Abstract

URLs play an essential role on the Internet, allowing access to Web resources. Automatically generating URLs is helpful in various tasks, such as application debugging, API testing, and blocklist creation for security applications. Current testing suites deeply embed experts’ domain knowledge to generate suitable URLs, resulting in an ad-hoc solution for each given application. These tools thus require heavy manual intervention, with the expensive coding of rules that are hard to maintain. We here introduce URLGEN, a system that uses Generative Adversarial Networks (GANs) to tackle the automatic URL generation problem. URLGEN is designed for web API testing and generates URL samples for an application without any system expertise, complementing the existing tools. It leverages Long Short-Term Memory (LSTM) and Convolutional Neural Network (CNN) architectures, augmented by an embedding layer that simplifies the URL learning and generation process.
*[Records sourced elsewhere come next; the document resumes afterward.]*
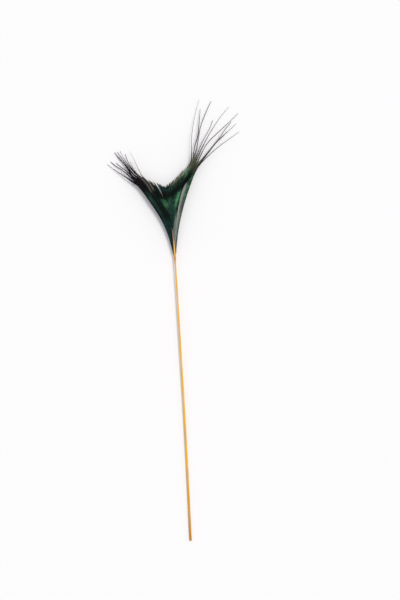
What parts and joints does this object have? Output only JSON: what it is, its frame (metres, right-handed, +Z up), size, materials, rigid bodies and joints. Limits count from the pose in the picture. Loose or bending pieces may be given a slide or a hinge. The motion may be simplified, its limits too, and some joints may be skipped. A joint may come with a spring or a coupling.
{
  "type": "dyed peacock feather",
  "caption": "Dyed peacock tail feather, stripped and trimmed to a fish-tail end: a slender bare shaft, a small dense vane and two horns of fanned barbs around a crescent.",
  "frame": {"origin": "middle of the feather's length and breadth, on the surface that it lies on", "axes": "+Y along the shaft from its cut end to the vane, +Z up from the surface, +X towards the longer horn"},
  "size_m": [0.1224, 0.4002, 0.008],
  "materials": {
    "vane": "satin",
    "shaft": "gloss"
  },
  "bodies": {
    "root": {"feather": "vane"}
  },
  "joints": []
}
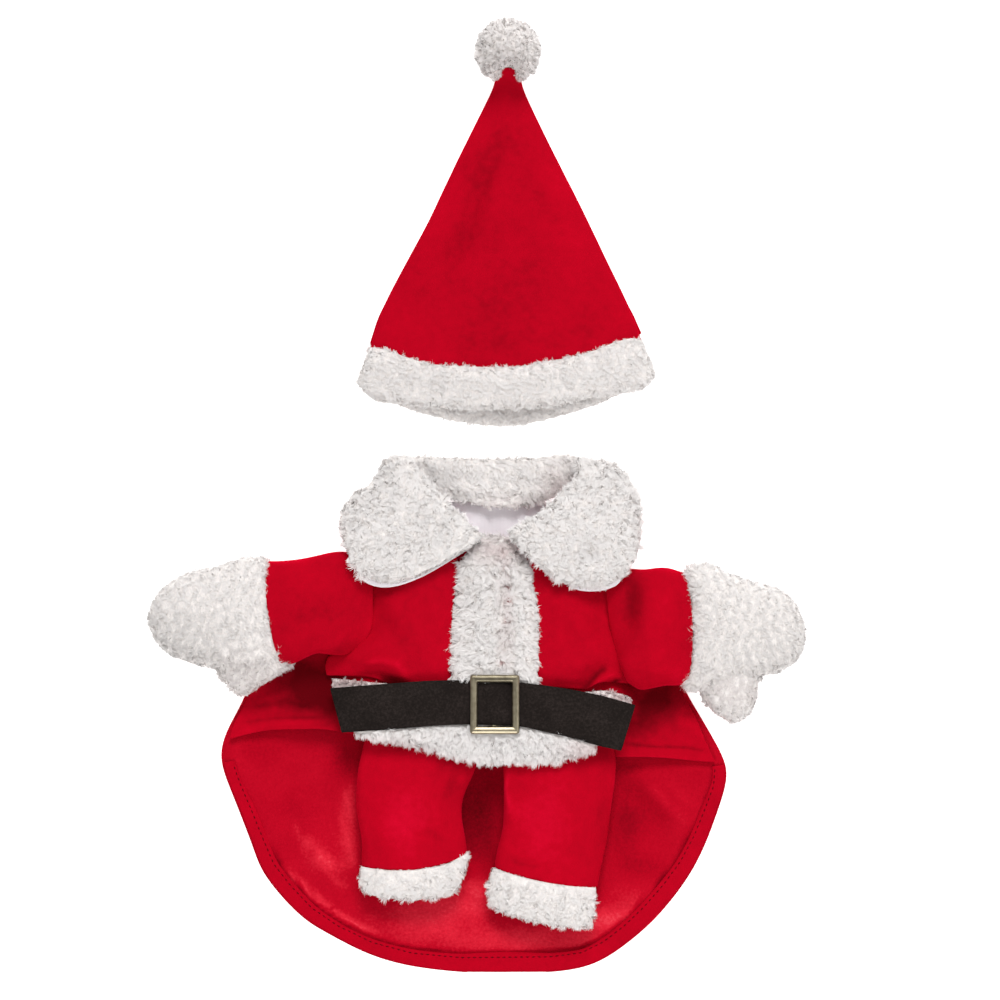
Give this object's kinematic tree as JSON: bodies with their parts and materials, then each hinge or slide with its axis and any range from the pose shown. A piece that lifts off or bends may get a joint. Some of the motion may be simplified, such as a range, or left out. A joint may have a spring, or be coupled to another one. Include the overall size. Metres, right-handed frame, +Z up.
{
  "type": "dog santa costume with hat",
  "caption": "Small dog's santa costume laid flat: red velour coat with mock jacket, stuffed arms, leg tubes, belt, boa trim and a matching pointed hat.",
  "frame": {"origin": "bottom centre of the set's box, on the table that it lies on", "axes": "+Z up from the table, +Y from the coat's rear hem to the tip of the hat, +X to the viewer's right"},
  "size_m": [0.3692, 0.5342, 0.0363],
  "materials": {
    "red_velour": "short soft pile",
    "white_boa": "tufted long pile",
    "white_lining": "smooth knit",
    "black_webbing": "matt felted weave",
    "buckle_metal": "satin nickel"
  },
  "bodies": {
    "root": {"hat_front": "red_velour", "hat_back": "red_velour", "back_panel": "red_velour", "back_hem": "red_velour", "chest_panel": "red_velour", "jacket_left": "red_velour", "jacket_right": "red_velour", "sleeve_left": "red_velour", "sleeve_right": "red_velour", "leg_left": "red_velour", "leg_right": "red_velour", "hat_band_front": "white_boa", "hat_band_back": "white_boa", "hat_pompom": "white_boa", "placket": "white_boa", "collar_left": "white_boa", "collar_right": "white_boa", "collar_back": "white_boa", "mitt_left": "white_boa", "mitt_right": "white_boa", "hem_band": "white_boa", "cuff_left": "white_boa", "cuff_right": "white_boa", "neck_lining": "white_lining", "collar_lining_left": "white_lining", "collar_lining_right": "white_lining", "belt": "black_webbing", "buckle": "buckle_metal"}
  },
  "joints": []
}
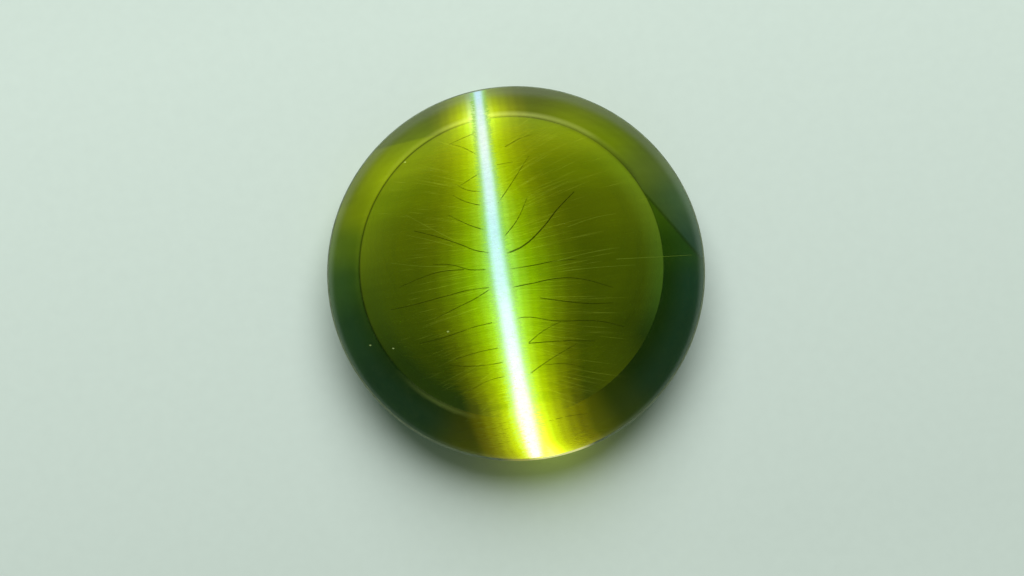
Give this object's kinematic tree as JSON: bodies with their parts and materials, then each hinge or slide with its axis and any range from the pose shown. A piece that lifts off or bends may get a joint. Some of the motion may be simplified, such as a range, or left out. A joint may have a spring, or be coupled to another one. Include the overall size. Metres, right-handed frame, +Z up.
{
  "type": "cats eye gemstone cabochon",
  "caption": "Round olive-green cat's-eye cabochon with a polished dome, a thin girdle and a bevelled back ground to an off-centre flat it rests on.",
  "frame": {"origin": "On the dome's axis, at the level of the back's flat, which is the surface that the stone rests on. The middle of the bottom of the bounding box.", "axes": "+Z up through the dome's top, +Y along the bright eye line towards the edge that is at the top of the picture, +X across it, along the silk fibres."},
  "size_m": [0.012, 0.012, 0.0048],
  "materials": {
    "stone": "polished"
  },
  "bodies": {
    "root": {"cabochon": "stone"}
  },
  "joints": []
}
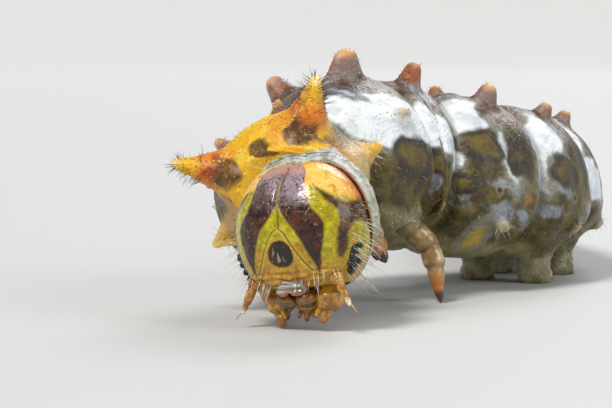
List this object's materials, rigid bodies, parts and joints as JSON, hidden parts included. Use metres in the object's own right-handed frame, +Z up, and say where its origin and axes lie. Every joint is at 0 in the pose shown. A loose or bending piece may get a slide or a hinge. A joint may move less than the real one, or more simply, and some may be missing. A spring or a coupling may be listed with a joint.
{
  "type": "young swallowtail larva",
  "caption": "Life-size young swallowtail larva in its bird-dropping colours, front bent towards the viewer, with fleshy horns and tubercles, a glossy patterned head and stubby prolegs.",
  "frame": {"origin": "on the floor, at the middle of the box round the whole larva, seen from above", "axes": "+Z up; the head looks towards -Y and a little to -X, the tail lies towards +Y, and +X is on the larva's left"},
  "size_m": [0.01, 0.0219, 0.0055],
  "materials": {
    "head_capsule": "glossy horny shell, yellow with dark red-brown marks",
    "eye": "polished black",
    "mouthparts": "translucent amber",
    "collar_membrane": "soft moist membrane",
    "thorax_skin": "soft skin, yellow with brown marks",
    "abdomen_skin": "soft skin, white and olive brown",
    "leg": "pale horny legs with brown claws"
  },
  "bodies": {
    "root": {"head": "head_capsule", "neck": "collar_membrane", "labrum": "mouthparts", "labium": "mouthparts", "eye_left": "eye", "eye_right": "eye", "antenna_left": "mouthparts", "antenna_right": "mouthparts", "mandible_left": "mouthparts", "mandible_right": "mouthparts", "maxilla_left": "mouthparts", "maxilla_right": "mouthparts", "thorax_1": "thorax_skin", "thorax_2": "thorax_skin", "thorax_3": "thorax_skin", "abdomen_1": "abdomen_skin", "abdomen_2": "abdomen_skin", "abdomen_3": "abdomen_skin", "abdomen_4": "abdomen_skin", "abdomen_5": "abdomen_skin", "abdomen_6": "abdomen_skin", "abdomen_7": "abdomen_skin", "abdomen_8": "abdomen_skin", "abdomen_9": "abdomen_skin", "abdomen_10": "abdomen_skin", "leg_1_left": "leg", "leg_1_right": "leg", "leg_2_left": "leg", "leg_2_right": "leg", "leg_3_left": "leg", "leg_3_right": "leg", "proleg_3_left": "abdomen_skin", "proleg_3_right": "abdomen_skin", "proleg_4_left": "abdomen_skin", "proleg_4_right": "abdomen_skin", "proleg_5_left": "abdomen_skin", "proleg_5_right": "abdomen_skin", "proleg_6_left": "abdomen_skin", "proleg_6_right": "abdomen_skin", "proleg_10_left": "abdomen_skin", "proleg_10_right": "abdomen_skin"}
  },
  "joints": []
}
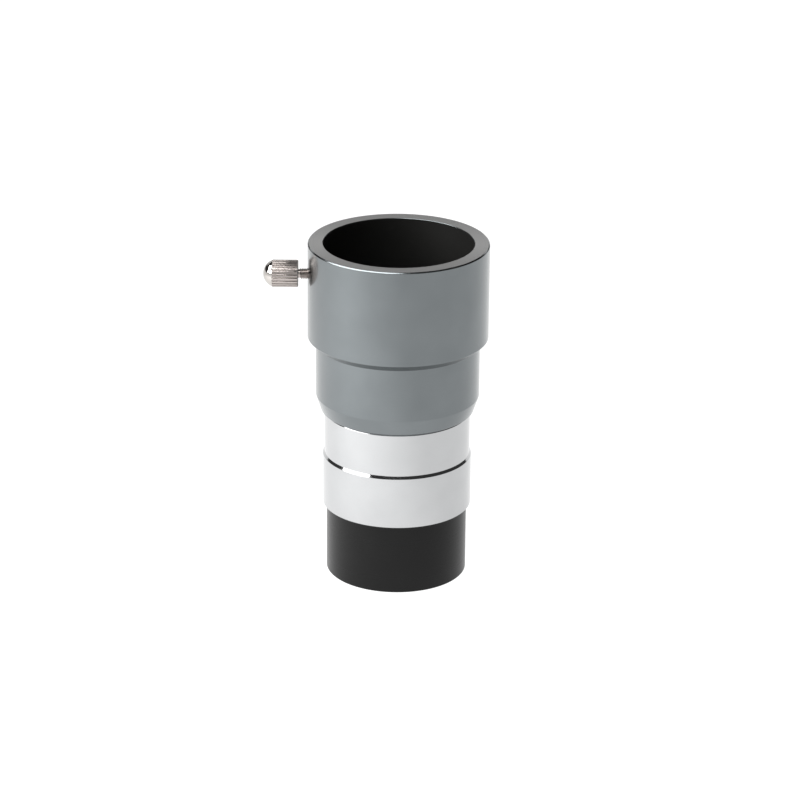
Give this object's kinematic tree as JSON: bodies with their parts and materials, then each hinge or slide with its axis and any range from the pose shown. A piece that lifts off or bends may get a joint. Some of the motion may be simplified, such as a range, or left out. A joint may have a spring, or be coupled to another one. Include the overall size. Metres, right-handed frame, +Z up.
{
  "type": "barlow lens",
  "caption": "Tubular negative-lens attachment with an eyepiece socket, side thumbscrew, plated push-fit barrel and unscrewable black lens cell.",
  "frame": {"origin": "on the optical axis in the plane of the lens cell's open end, which the part stands on", "axes": "+Z up the optical axis towards the eyepiece end; the thumbscrew stands out along -X"},
  "size_m": [0.0477, 0.0382, 0.0738],
  "materials": {
    "grey_anodised": "satin grey anodised, matt black paint inside",
    "bright_plate": "bright plated and polished",
    "black_anodised": "satin black anodised",
    "crown_glass": "polished, coated",
    "flint_glass": "polished, coated",
    "black_film": "matt",
    "nickel_plate": "bright nickel plated",
    "white_nylon": "satin"
  },
  "bodies": {
    "holder": {"eyepiece_holder": "grey_anodised", "nosepiece_barrel": "bright_plate"},
    "screw_tip": {"clamp_tip": "white_nylon"},
    "screw": {"thumbscrew": "nickel_plate"},
    "optics": {"crown_lens": "crown_glass", "flint_lens": "flint_glass", "lens_washer": "black_film"},
    "cell": {"lens_cell": "black_anodised", "lens_retaining_ring": "black_anodised"}
  },
  "joints": [
    {"name": "thumbscrew_advance", "type": "slide", "parent": "holder", "child": "screw_tip", "axis": [1, 0, 0], "range_m": [-0.00225, 0.00169]},
    {"name": "thumbscrew_turn", "type": "hinge", "parent": "screw_tip", "child": "screw", "pos_m": [-0.0211, 0, 0.0667], "axis": [1, 0, 0], "range_deg": [-1800, 1350]},
    {"name": "cell_advance", "type": "slide", "parent": "holder", "child": "optics", "axis": [0, 0, 1], "range_m": [-0.0042, 0]},
    {"name": "cell_turn", "type": "hinge", "parent": "optics", "child": "cell", "pos_m": [0, 0, 0.0075], "axis": [0, 0, 1], "range_deg": [-2520, 0]}
  ],
  "couplings": [
    {"joint": "thumbscrew_turn", "follows": "thumbscrew_advance", "rad_per_m": 13963},
    {"joint": "cell_turn", "follows": "cell_advance", "rad_per_m": 10472}
  ]
}
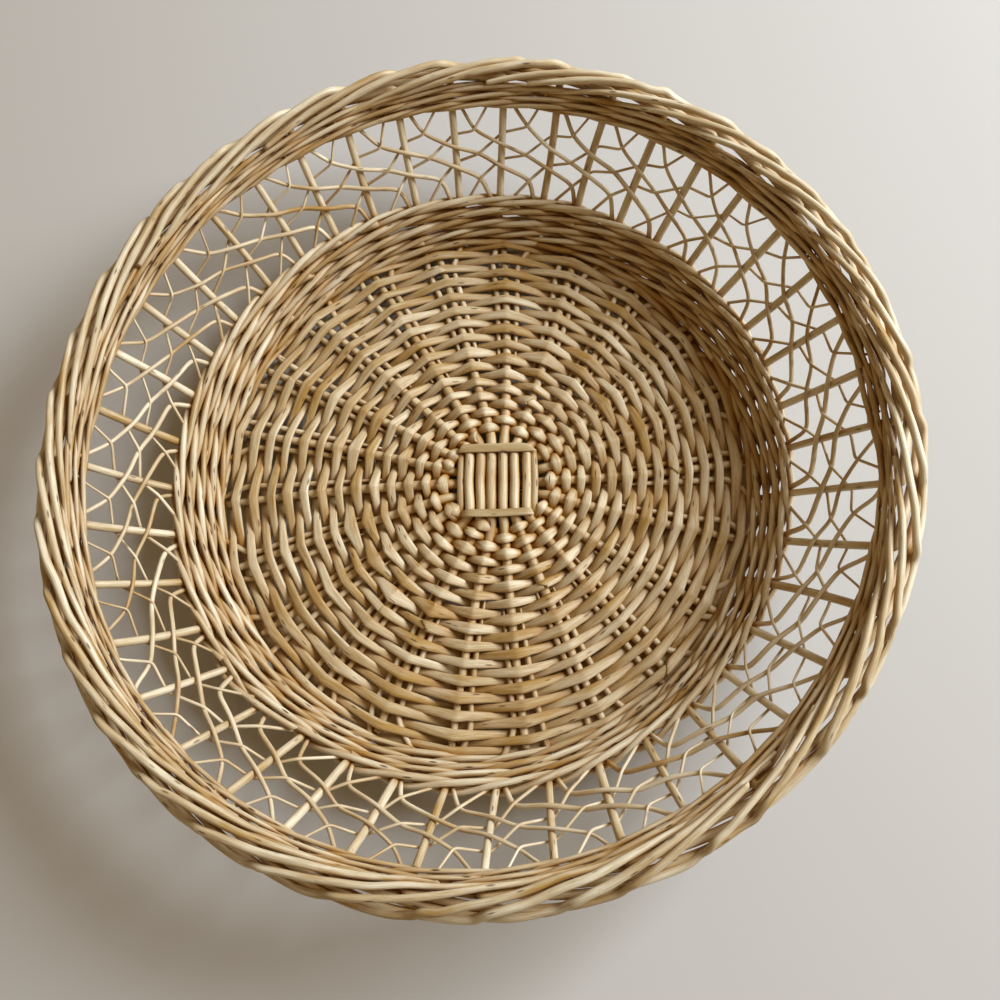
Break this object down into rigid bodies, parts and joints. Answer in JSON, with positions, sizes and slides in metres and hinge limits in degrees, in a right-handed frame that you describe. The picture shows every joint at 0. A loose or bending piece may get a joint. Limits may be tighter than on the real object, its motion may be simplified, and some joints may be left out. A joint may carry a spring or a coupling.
{
  "type": "wall basket",
  "caption": "Round shallow basket of peeled willow with a woven base, a low waled foot, an openwork laced wall and a rolled border.",
  "frame": {"origin": "on the ground plane under the middle of the basket, which stands on its base", "axes": "+Z up out of the bowl; +X and +Y across the rim, +Y being the side that hangs uppermost; +X to the right in the picture and +Y up in it"},
  "size_m": [0.448, 0.4486, 0.0877],
  "materials": {
    "base_stick": "peeled willow, pale cream, satin",
    "base_weaver": "peeled willow, buff tan, creased over the sticks, satin",
    "binding": "split willow skein, greenish tan, satin",
    "stake": "peeled willow, cream to golden, satin",
    "wale": "peeled willow, golden tan with darker knots, satin",
    "lace": "thin peeled willow, cream to tan, satin"
  },
  "bodies": {
    "root": {"base_stick_upper_1": "base_stick", "base_stick_upper_2": "base_stick", "base_stick_upper_3": "base_stick", "base_stick_upper_4": "base_stick", "base_stick_upper_5": "base_stick", "base_stick_upper_6": "base_stick", "base_stick_lower_1": "base_stick", "base_stick_lower_2": "base_stick", "base_stick_lower_3": "base_stick", "base_stick_lower_4": "base_stick", "base_stick_lower_5": "base_stick", "slath_binding": "binding", "base_weaver_a": "base_weaver", "base_weaver_b": "base_weaver", "stake_01": "stake", "stake_02": "stake", "stake_03": "stake", "stake_04": "stake", "stake_05": "stake", "stake_06": "stake", "stake_07": "stake", "stake_08": "stake", "stake_09": "stake", "stake_10": "stake", "stake_11": "stake", "stake_12": "stake", "stake_13": "stake", "stake_14": "stake", "stake_15": "stake", "stake_16": "stake", "stake_17": "stake", "stake_18": "stake", "stake_19": "stake", "stake_20": "stake", "stake_21": "stake", "stake_22": "stake", "stake_23": "stake", "stake_24": "stake", "stake_25": "stake", "stake_26": "stake", "stake_27": "stake", "stake_28": "stake", "stake_29": "stake", "stake_30": "stake", "stake_31": "stake", "stake_32": "stake", "stake_33": "stake", "stake_34": "stake", "stake_35": "stake", "stake_36": "stake", "stake_37": "stake", "stake_38": "stake", "stake_39": "stake", "stake_40": "stake", "stake_41": "stake", "foot_wale": "wale", "top_wale": "wale", "lace_rods": "lace"}
  },
  "joints": []
}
We show that URLGEN learns to generate new valid URLs from samples of real URLs without requiring any domain knowledge and following a purely data-driven approach. We compare the GAN architecture of URLGEN against other design options and show that the LSTM architecture can better capture the correlation among URL characters, outperforming previously proposed solutions. Finally, we show that the URLGEN approach can be extended to other scenarios, which we illustrate with two use cases, i.e., cybersquatting domain prediction and URL classification.